## What is asked
Take the lines from the one bearing "# Rear bar and lamps" to the one bearing "bpy.data.objects.remove(obj)", inclusive, and reproduce them exactly; include no other line.

++++++++++++++++++++

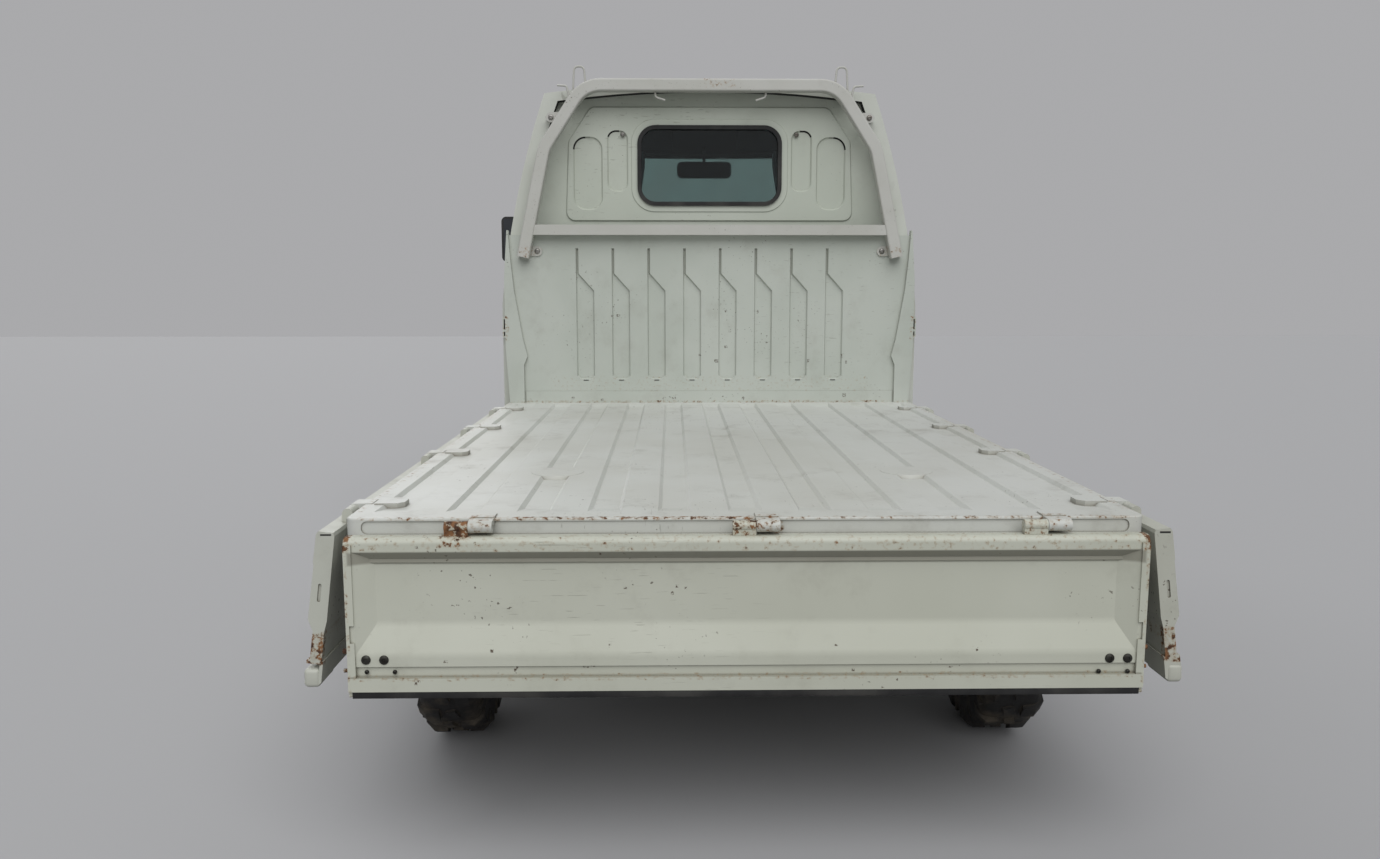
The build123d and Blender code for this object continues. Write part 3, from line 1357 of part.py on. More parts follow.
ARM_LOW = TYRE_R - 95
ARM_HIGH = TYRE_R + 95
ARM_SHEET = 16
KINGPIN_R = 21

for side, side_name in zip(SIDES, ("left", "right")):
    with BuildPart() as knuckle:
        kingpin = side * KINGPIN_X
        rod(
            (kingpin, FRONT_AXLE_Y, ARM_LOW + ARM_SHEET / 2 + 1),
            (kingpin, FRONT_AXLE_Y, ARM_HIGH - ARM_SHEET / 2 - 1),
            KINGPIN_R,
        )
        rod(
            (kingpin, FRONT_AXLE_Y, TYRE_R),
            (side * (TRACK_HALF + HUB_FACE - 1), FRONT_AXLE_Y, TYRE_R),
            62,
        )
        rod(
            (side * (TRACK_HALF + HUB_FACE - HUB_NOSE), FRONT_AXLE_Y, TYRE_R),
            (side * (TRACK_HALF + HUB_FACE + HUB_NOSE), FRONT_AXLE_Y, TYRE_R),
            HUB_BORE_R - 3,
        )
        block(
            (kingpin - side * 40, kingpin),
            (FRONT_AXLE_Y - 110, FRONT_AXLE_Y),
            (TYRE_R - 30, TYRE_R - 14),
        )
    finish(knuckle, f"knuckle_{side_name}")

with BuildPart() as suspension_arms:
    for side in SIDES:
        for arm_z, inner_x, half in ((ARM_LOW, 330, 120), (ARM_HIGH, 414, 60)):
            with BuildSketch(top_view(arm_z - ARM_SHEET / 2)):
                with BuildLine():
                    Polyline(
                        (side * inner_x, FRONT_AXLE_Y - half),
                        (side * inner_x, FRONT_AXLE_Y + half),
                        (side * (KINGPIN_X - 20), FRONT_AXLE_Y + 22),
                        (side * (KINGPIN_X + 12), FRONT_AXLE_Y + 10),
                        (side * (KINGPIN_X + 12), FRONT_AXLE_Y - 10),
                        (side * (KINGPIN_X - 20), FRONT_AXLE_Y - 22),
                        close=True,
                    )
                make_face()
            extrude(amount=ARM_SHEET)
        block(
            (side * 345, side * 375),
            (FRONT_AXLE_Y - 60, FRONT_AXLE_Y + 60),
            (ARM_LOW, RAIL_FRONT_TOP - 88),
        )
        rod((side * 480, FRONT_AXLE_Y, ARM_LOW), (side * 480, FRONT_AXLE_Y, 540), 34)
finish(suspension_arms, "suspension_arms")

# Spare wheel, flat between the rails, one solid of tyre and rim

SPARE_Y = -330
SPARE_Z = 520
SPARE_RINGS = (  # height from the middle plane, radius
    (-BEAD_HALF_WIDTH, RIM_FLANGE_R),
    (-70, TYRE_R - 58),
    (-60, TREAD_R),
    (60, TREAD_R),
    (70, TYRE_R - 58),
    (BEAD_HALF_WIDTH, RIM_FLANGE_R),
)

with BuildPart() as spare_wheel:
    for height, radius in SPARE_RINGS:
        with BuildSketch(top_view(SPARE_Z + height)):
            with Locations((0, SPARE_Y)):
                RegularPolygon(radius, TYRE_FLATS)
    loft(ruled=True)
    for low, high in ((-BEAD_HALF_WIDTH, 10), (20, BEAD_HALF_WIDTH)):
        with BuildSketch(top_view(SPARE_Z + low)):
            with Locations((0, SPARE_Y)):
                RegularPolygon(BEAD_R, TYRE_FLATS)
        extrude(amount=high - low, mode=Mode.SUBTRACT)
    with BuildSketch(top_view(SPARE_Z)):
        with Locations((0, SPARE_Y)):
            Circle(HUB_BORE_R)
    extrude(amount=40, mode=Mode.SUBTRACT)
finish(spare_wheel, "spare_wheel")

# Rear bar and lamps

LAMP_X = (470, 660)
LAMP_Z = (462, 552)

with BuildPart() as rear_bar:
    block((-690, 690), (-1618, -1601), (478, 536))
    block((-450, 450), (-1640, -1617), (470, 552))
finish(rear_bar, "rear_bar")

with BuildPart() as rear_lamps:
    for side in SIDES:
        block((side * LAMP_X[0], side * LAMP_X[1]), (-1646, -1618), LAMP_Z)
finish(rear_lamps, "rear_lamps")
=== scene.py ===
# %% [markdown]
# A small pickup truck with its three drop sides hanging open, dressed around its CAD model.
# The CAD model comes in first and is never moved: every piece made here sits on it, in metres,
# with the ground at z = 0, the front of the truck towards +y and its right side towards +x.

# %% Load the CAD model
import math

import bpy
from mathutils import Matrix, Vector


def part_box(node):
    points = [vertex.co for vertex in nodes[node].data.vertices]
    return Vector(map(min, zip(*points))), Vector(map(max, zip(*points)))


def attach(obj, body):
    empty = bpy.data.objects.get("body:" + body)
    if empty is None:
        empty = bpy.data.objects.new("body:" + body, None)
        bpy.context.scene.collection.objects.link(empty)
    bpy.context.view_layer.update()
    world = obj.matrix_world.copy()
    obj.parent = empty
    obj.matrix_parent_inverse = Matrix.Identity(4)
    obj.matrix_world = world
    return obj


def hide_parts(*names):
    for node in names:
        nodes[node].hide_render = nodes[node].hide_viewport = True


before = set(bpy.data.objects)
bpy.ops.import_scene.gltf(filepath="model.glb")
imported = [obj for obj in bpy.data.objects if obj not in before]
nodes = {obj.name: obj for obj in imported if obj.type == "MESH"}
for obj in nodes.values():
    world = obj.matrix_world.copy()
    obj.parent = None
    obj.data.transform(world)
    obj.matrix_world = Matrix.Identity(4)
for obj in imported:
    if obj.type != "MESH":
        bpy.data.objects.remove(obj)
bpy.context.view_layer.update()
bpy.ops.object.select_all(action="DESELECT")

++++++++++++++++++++

## Full answer
# Rear bar and lamps

LAMP_X = (470, 660)
LAMP_Z = (462, 552)

with BuildPart() as rear_bar:
    block((-690, 690), (-1618, -1601), (478, 536))
    block((-450, 450), (-1640, -1617), (470, 552))
finish(rear_bar, "rear_bar")

with BuildPart() as rear_lamps:
    for side in SIDES:
        block((side * LAMP_X[0], side * LAMP_X[1]), (-1646, -1618), LAMP_Z)
finish(rear_lamps, "rear_lamps")
=== scene.py ===
# %% [markdown]
# A small pickup truck with its three drop sides hanging open, dressed around its CAD model.
# The CAD model comes in first and is never moved: every piece made here sits on it, in metres,
# with the ground at z = 0, the front of the truck towards +y and its right side towards +x.

# %% Load the CAD model
import math

import bpy
from mathutils import Matrix, Vector


def part_box(node):
    points = [vertex.co for vertex in nodes[node].data.vertices]
    return Vector(map(min, zip(*points))), Vector(map(max, zip(*points)))


def attach(obj, body):
    empty = bpy.data.objects.get("body:" + body)
    if empty is None:
        empty = bpy.data.objects.new("body:" + body, None)
        bpy.context.scene.collection.objects.link(empty)
    bpy.context.view_layer.update()
    world = obj.matrix_world.copy()
    obj.parent = empty
    obj.matrix_parent_inverse = Matrix.Identity(4)
    obj.matrix_world = world
    return obj


def hide_parts(*names):
    for node in names:
        nodes[node].hide_render = nodes[node].hide_viewport = True


before = set(bpy.data.objects)
bpy.ops.import_scene.gltf(filepath="model.glb")
imported = [obj for obj in bpy.data.objects if obj not in before]
nodes = {obj.name: obj for obj in imported if obj.type == "MESH"}
for obj in nodes.values():
    world = obj.matrix_world.copy()
    obj.parent = None
    obj.data.transform(world)
    obj.matrix_world = Matrix.Identity(4)
for obj in imported:
    if obj.type != "MESH":
        bpy.data.objects.remove(obj)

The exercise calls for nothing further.